Tashiro writes in Time that younger people today, the “millennials,” have found ways to date that could actually be instructive to their elders:

    • Be Clear About Your Goal: “…Millennials are generally more open to diversity, which has broadened our views of what can be a happy marriage, including changes in beliefs about gender roles, support of gay marriage and more favorable attitudes about interracial marriage.”
    • Be Smart: “Millennials are generally optimistic, but they delight in smart, contrarian views of cultural standards. They eagerly latch onto research findings that demonstrate how holding onto fairy tale notions of the beautiful princess, powerful princes, and fate delivering a soulmate, actually make it less likely that one’s love story will end happily ever after.”
    • Find Undervalued Traits: “…They love the Moneyball aspect of the book, the idea that just as there were undervalued traits in baseball players that were key to winning, there are also undervalued traits in romantic partners that are key to happy relationships.”

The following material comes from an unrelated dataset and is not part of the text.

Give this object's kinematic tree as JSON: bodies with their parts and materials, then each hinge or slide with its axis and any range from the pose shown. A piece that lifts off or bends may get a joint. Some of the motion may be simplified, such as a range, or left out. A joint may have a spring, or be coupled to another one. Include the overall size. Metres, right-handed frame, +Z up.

    • Take Action: “Although millennials deliberate before acting, they don’t ruminate, which makes them amenable to solution focused psychological approaches. They want to create dating habits that create creating congruence between what they know are the right decisions in relationships and how they actually act.”
    • Keep The Faith: “Millennials may be dissatisfied with modern dating, but they are not giving up. They know that who you choose as a marital partner is one of the most important decisions you make in your lifetime and they are powered by an optimism that they will find a better way to do it.”